C. The Evidence Does Not Establish that a Firewall Was Created Between NU's E&O and FIB Departments on the Separate Claims Submitted to NU

FNF argues that, before producing the Memo, it requested that a firewall be established by NU between the E&O and the FIB claim files "to prevent contamination between the investigations because, under California law, NU's defense under the E&O Policy obligated Plaintiffs to provide certain privileged information to NU's E&O claim department." See Kenna Decl. ¶ 4. The Court acknowledges that under certain circumstances, firewalls may be used between departments of a company. See National Union Fire Ins. Co. of Pitts. Pa v. Engineering Science, Inc, 673 F.Supp. 380 (N.D. Cal. 1987) (describing "Chinese Wall" as an internal management structure which separates departments of the company acting as impasse to communications between departments); see also Saban v. Caremark Rx, L.L.C. 780 F.Supp.2d 700, 724-25 (N.D.Ill., 2011) (the term "firewall" refers to the ability of company to compartmentalize information when necessary to prevent its disclosure to another part of the business).

NU, however, disputes that any firewall was erected, stating that it did not agree to one. In support, NU references a February 7, 2007 letter from James Stankowski, NU's counsel, to FNF's counsel, Mr. Kenna, in which Mr. Stanowski advised that "National Union has no obligation to [create firewalls], and such [sic] declines your request." (Opp. at 18.) In his subsequent communication to Mr. Kenna dated May 23, 2007, Mr. Stanowski stated:

National Union previously appraised the Insureds that it will make its best effort to accommodate the Insureds request that separation be maintained between and among the claims files and handlers in these matters. However, National Union also reserved its rights on the bases that there should be no double recovery by the Insureds in this matter and /or a payment under one policy may be an offset with respect to the other policy. Since National Union must know the status of the Fidelity Bond Claim in order to evaluate this matter, we request that the Insureds consent to us contacting the Fidelity Bond Claim Department for this limited purpose.

(Reply, Exh. 4 at 206.) Although FNF refers to this communication as confirmation of a firewall, the statement does not unequivocally support this conclusion. What the communication does establish is that FNF and NU never had a meeting of the minds regarding the segregation of the Memo from the FIB file. Further, the May 23, 2007 communication specifically refers to the reservation of rights by NU, which refutes the existence of a common interest between FNF and NU.
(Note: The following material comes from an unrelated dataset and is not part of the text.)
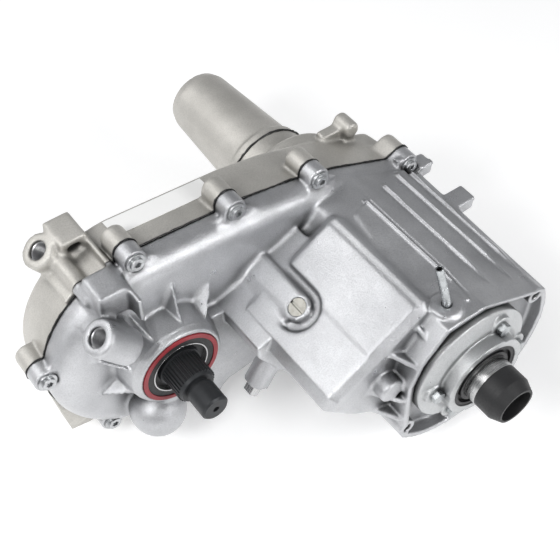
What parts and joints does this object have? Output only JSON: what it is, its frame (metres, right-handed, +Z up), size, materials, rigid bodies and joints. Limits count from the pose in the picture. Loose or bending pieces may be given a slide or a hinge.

Even assuming that NU did agree to the institution of a firewall, such separation appears to have been requested by FNF for the entire E&O investigation, not just to certain privileged documents such as the Memo. In opposition to this Motion, NU forcefully argues that FNF has placed the entire handling of the E&O investigation at issue in this litigation, thus "necessarily placing at issue all of the information FNF supplied to [NU] in connection with FNF's E&O claim." (Opp. at 19) (emphasis in original). See McKesson, 115 Cal.App.4th at 1239 (A waiver of privilege may be occasioned by tendering certain issues, and by conduct inconsistent with claiming the privilege). NU further argues that even if a firewall had been erected, FNF waived privilege protection by it's "repeated use of selective portions of the E&O claim file to advance their own litigation objectives." (Opp. at 18.) The record appears to support this argument.

It is evident that FNF has used privileged documents other than the Memo from the E&O file to support its position in this case. (Opp. at 23; Exhs. 30 & 26 at 147.) From this perspective, NU's argument -- that FNF seeks to use the firewall both as a shield and a sword -- is well taken. Columbia Pictures Television, Inc. v. Krypton Broadcasting of Birmingham, Inc., 259 F.3d 1186, 1196 (9th Cir. 2001) (attorney-client privilege may not be used both as sword and shield when party raises claim that requires disclosure of protected communication); see also Tennenbaum v. Deloitte & Touche, 77 F.3d 337 (9th Cir. 1996) (would be unfair to privilege holder to selectively disclose only privileged communications supporting holder's cause). FNF cannot selectively use certain documents from the E&O file to support its theories in the instant litigation and simultaneously object to the use of the Memo it produced to NU during the claims process which is contained in the same E&O file. The waiver of privileged communications occurs when a party puts otherwise privileged information at issue. Mitchell v. Superior Court, 37 Cal.3d 591591, 609 (1984). Having relied on documents from the E&O file, FNF cannot preclude the use of other documents contained in that same file.

D. NU's Use of the Memo Which it Obtained Outside the Course of Normal Discovery FNF further contends that NU should be precluded from using the Memo because it obtained it from the E&O file, instead of through the normal course of discovery. While there were other ways that NU could have brought its intention to rely on the Memo to the attention of FNF, this, standing alone, does not justify the imposition of sanctions, as requested. As the attorney-client privilege that once protected the Memo from disclosure was waived, NU was not precluded from using the Memo in the instant litigation. The fact that FNF still considered the Memo to be privileged did not make it so. Further, the legal authority cited by FNF to support its argument that the use of information obtained outside of the normal discovery process warrants the imposition of sanctions is unpersuasive.


Based upon the above analysis, the Court concludes FNF waived the attorney-client privilege with regard to the Memo by voluntarily providing it to NU; that a firewall was not established; and that even if a firewall had been erected to protect the privilege from waiver, FNF's introduction of portions of the E&O investigative file constituted a waiver of the privilege. Thus, NU did not improperly obtain the Memo from the E&O investigative files, and is not precluded from using it in the instant litigation.

Accordingly, there is no basis to impose sanctions as requested and FNF's Motion to Impose Sanctions is HEREBY DENIED.